Bisschoppen en de basis van de Nederlandse kerkprovincie

Aan het begin van de jaren zeventig besloten de bisschoppen tot een herstructurering binnen de kerkprovincie. Met name over de zelfstandige positie van het Pastoraal Instituut, slechts aangevuld door een zeer gebrekkige eigen secretariaatvoering, was men ontevreden. In het Secretariaat van de R. K. Kerkprovincie in Nederland (SRKK), opgericht in 1972, werden onder het bestuur van een Bisschoppelijke Beheer- en Beleidscommissie (BBK), uiteenlopende bestaande activiteiten ondergebracht: het juridische secretariaat en het economische secretariaat van de kerkprovincie en verschillende studiesecretarissen.

De „inspraak” van de gelovigen, vormgegeven in het Pastoraal Concilie, wensten de bisschoppen te institutionaliseren in de vorm van een Landelijke Pastorale Raad.

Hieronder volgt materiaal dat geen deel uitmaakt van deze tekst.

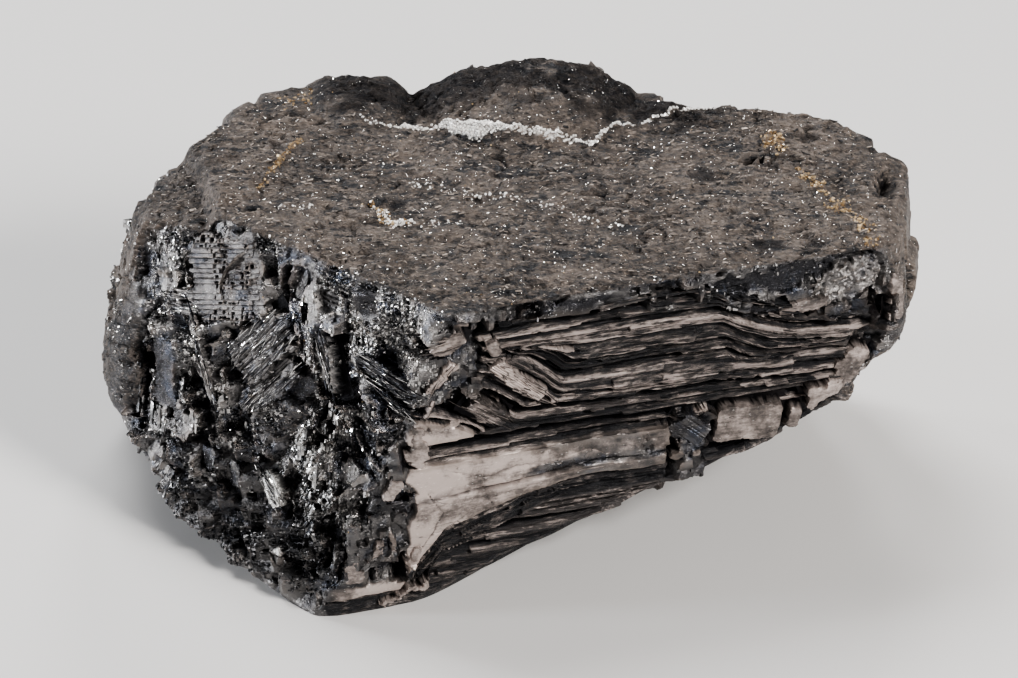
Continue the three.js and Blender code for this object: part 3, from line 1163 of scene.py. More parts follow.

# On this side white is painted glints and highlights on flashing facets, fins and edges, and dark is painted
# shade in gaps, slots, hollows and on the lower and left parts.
HACKLY_SIDE = Side("hackly side", (0.7804, -0.6253, 0.0), (0.1523, 0.1901, 0.9699), (
    # painted shade over the lower part, which is also matte
    Patch("dull shaded under-face", (-9.0, 0.0), (17.0, 6.5), -14, edge=3.0, ragged=1.5, cover=0.15, bare=False,
        matte=0.25, dark=0.42),
    Patch("left columns", (-32.6, 13.5), (3.6, 9.0), 8, 0.1, (0.0, 0.0), 0.5, edge=0.8, ragged=0.8,
        cover=0.85, groove=(2.3, 0.5), grain=(1.2, 0.25), bare=False, matte=0.85, dark=0.2),
    Patch("dark smooth face", (-25.8, 12.6), (2.1, 4.4), 10, -0.4, (0.5, 0.2), edge=0.5, cover=0.9,
        grain=(1.4, 0.12), matte=0.3, tone=0.25),
    Gap("left cleft", (-28.4, 10.8), (0.5, 6.4), 14, -2.6, edge=0.4, ragged=0.5),
    Patch("grainy band", (-2.0, 29.8), (12.5, 2.6), -9, -0.1, edge=0.8, ragged=0.9, cover=0.5, bare=False,
        silver=0.12, matte=0.2),
    Slab("pitted plate", (-19.2, 27.0), (5.4, 4.6), 20, 0.3, (0.3, -0.4), edge=0.12, ragged=0.8,
        pits=(0.56, 0.6, 0.75), grain=(1.5, 0.12), matte=0.4, tone=0.55),
    Patch("plate streak", (-18.6, 28.0), (3.6, 0.22), 58, 0.75, edge=0.1, tone=0.9, matte=0.3),
    Patch("plate hollow", (-16.6, 27.4), (2.0, 0.8), 34, -1.7, (0.4, 0.0), edge=0.15, dark=0.9),
    Slab("ruled ledges", (-23.6, 23.2), (2.9, 1.5), 12, 0.3, (0.0, -0.3), ragged=0.6, groove=(0.45, 0.7),
        grain=(0.8, 0.08), tone=0.7),
    Patch("white facet", (-26.0, 26.0), (0.8, 0.75), 10, 0.35, (0.3, 0.1), edge=0.12, silver=0.5),
    Patch("glint steps", (-28.0, 25.4), (1.0, 0.6), 20, 0.2, (0.2, 0.2), edge=0.12, bare=False, silver=0.4),
    Gap("hollow under ledges", (-22.6, 21.2), (1.3, 0.5), 10, -1.4),
    Slab("glassy bar", (-20.4, 16.9), (5.0, 0.75), -60, 0.7, (0.2, 0.25), 0.3, ragged=0.4,
        groove=(0.45, 0.3), grain=(0.7, 0.25), silver=0.3, pale=0.3, tone=0.9),
    Patch("bar flash", (-21.0, 19.1), (0.6, 0.3), 40, 1.1, (0.2, 0.1), edge=0.1, silver=0.9, ochre=0.15),
    Patch("second bar", (-17.0, 15.0), (1.9, 0.32), -66, 0.5, (0.1, 0.2), edge=0.15, bare=False,
        silver=0.4),
    Slab("upper striated plate", (-12.6, 20.8), (5.0, 2.9), 54, 0.6, (0.2, -0.5), ragged=1.1, square=3,
        groove=(0.42, 0.5), grain=(0.9, 0.12), matte=0.25, tone=0.6),
    Slab("lower striated plate", (-11.2, 16.2), (5.4, 1.5), 52, 0.1, (0.1, -0.3), ragged=1.0, square=3,
        groove=(0.36, 0.4), grain=(0.9, 0.12), matte=0.25, tone=0.45),
    Patch("dark smooth wedge", (-6.9, 17.8), (2.4, 1.5), 40, -0.5, (0.3, 0.3), edge=0.4, grain=(1.4, 0.1),
        matte=0.25, tone=0.15, dark=0.1),
    Patch("brown grainy patch", (-8.9, 13.2), (4.1, 2.6), 12, -0.1, edge=0.6, ragged=0.8, cover=0.5,
        grain=(0.7, 0.3), bare=False, matte=0.7, ochre=0.12),
    Slab("blue recess", (-9.0, 29.0), (1.0, 2.2), -6, -0.6, (0.4, 0.0), edge=0.2, grain=(0.9, 0.1),
        tone=0.6, matte=0.1),
    Gap("recess shade", (-10.9, 28.8), (0.45, 2.4), -4, -1.7, edge=0.25),
    Patch("ringed pit", (-4.9, 28.6), (1.6, 1.4), 0, -0.8, (0.0, 0.0), 0.5, edge=0.4, square=2.2,
        groove=(0.5, 0.35), dark=0.3),
    Patch("tooth", (-7.9, 23.7), (1.5, 0.35), -62, 0.8, (0.2, 0.1), edge=0.15, tone=0.8),
    Gap("crack by the leaf", (-6.4, 21.8), (5.4, 0.22), -50, -1.3, edge=0.15),
    Slab("leaf", (-3.9, 22.3), (4.3, 1.2), -62, 0.3, (0.1, 0.3), edge=0.3, ragged=0.6, square=2.3,
        groove=(0.34, 0.3), grain=(0.5, 0.3), bare=False, matte=0.4, tone=0.8),
    Slab("sweeping face", (4.4, 22.8), (5.2, 1.5), -8, -0.2, (0.2, 0.5), edge=0.12, square=3,
        groove=(0.95, 0.3), tone=0.25),
    Slab("lower sweeping face", (5.6, 20.2), (4.8, 0.9), -14, -0.6, (0.0, 0.4), edge=0.12,
        groove=(0.8, 0.3), tone=0.2),
    Patch("dark bowl", (2.6, 13.6), (3.2, 2.4), -20, -1.3, (0.3, 0.3), edge=0.5, ragged=0.6, cover=0.7,
        bare=False, dark=0.45, tone=0.2),
    Patch("bright chip", (6.6, 19.0), (0.5, 0.4), 20, 0.7, (0.2, 0.2), edge=0.1, silver=0.8),
    Slab("upright slab", (8.9, 15.6), (0.9, 3.1), -8, 0.4, (0.3, 0.0), ragged=0.7, square=6,
        grain=(0.9, 0.2), pale=0.62),
    Patch("upright slab foot", (7.9, 11.8), (0.8, 1.3), 6, 0.1, (0.3, 0.0), ragged=0.6, pale=0.65),
    Patch("brown leaf", (2.7, 10.4), (1.5, 0.45), 50, 0.2, (0.1, 0.2), edge=0.15, ochre=0.3, tone=0.8),
    Slab("mirror facet", (-8.1, 5.2), (1.9, 1.2), -36, 0.6, (0.35, 0.3), edge=0.08, ragged=0.7,
        groove=(0.9, 0.3), grain=(0.8, 0.15), silver=0.7, tone=1.0),
    Gap("mirror shadow", (-5.9, 4.2), (0.4, 2.3), -8, -1.7),
    Slab("blue facet left", (-14.0, 4.8), (1.2, 1.6), 8, -0.2, (0.5, 0.2), edge=0.12, grain=(0.8, 0.1),
        tone=0.35, dark=0.1),
    Slab("blue facet far left", (-17.9, 5.0), (1.4, 1.7), -6, -0.2, (0.4, 0.2), edge=0.12,
        grain=(0.8, 0.1), tone=0.35, dark=0.1),
    Patch("small mirror", (-6.0, -1.2), (0.6, 0.4), -52, 0.5, (0.2, 0.1), edge=0.1, silver=0.9),
    Gap("slot one", (0.2, 0.9), (0.42, 2.3), 2, -2.4),
    Gap("slot two", (2.0, -0.3), (0.45, 2.6), 3, -2.6),
    Patch("slot three", (-3.6, -0.8), (0.3, 2.3), 8, -1.6, dark=0.9),
    Slab("ridge between slots", (1.1, 0.6), (0.4, 2.4), 3, 0.2, (0.2, 0.0), grain=(0.6, 0.15), tone=0.5,
        dark=0.2),
    Slab("slot slab", (3.3, -2.2), (0.62, 1.9), 5, 0.5, (0.2, 0.0), ragged=0.4, grain=(0.8, 0.15),
        pale=0.6),
    Slab("slot slab two", (5.4, 0.4), (0.6, 2.0), -10, 0.3, (0.2, 0.0), edge=0.12, ragged=0.7,
        grain=(0.5, 0.35), pale=0.6),
), (
    Seam("fin one", ((-1.9, 16.8), (-2.9, 15.6), (-4.1, 12.6)), 0.3, 1.3, {"silver": 0.35, "dark": 0}),
    Seam("fin two", ((-1.8, 16.6), (-1.2, 15.0), (-1.9, 11.4)), 0.3, 1.3, {"silver": 0.3, "dark": 0}),
    Seam("fin three", ((-1.4, 16.8), (0.6, 14.9), (1.7, 12.6)), 0.25, 1.1, {"silver": 0.25, "dark": 0}),
    Seam("fin four", ((-1.0, 17.0), (2.4, 14.2), (5.4, 12.4)), 0.25, 1.0, {"dark": 0, "tone": 0.7}),
    Seam("black face edge", ((1.0, 17.6), (5.2, 17.2), (9.6, 18.6)), 0.3, 0.8, {"silver": 0.3}),
))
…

Rome, dat al vaker had laten merken niet in te stemmen met de ontwikkelingen in katholiek Nederland, weigerde echter zijn goedkeuring te verlenen, omdat de eigen bevoegdheden van de bisschoppen niet volledig gerespecteerd waren. In plaats daarvan kwam er een Landelijk Pastoraal Overleg (LPO). In de eerste vier zittingen werden de thema’s voor dit overleg met name door de bisschoppen vastgesteld. Met ingang van LPO V (1993) golden nieuwe reglementen, waarmee het LPO wat meer een platformfunctie ging vervullen. De onderwerpen van LPO V (1993-1998) werden ook in verband gebracht met het werk van de ‘commissie-dialoog’, die begin 1994 werd ingesteld om de verschillende partijen in katholiek Nederland nader tot elkaar te brengen. Tabel 2 geeft een overzicht van de onderwerpen die op zittingen van het LPO besproken zijn.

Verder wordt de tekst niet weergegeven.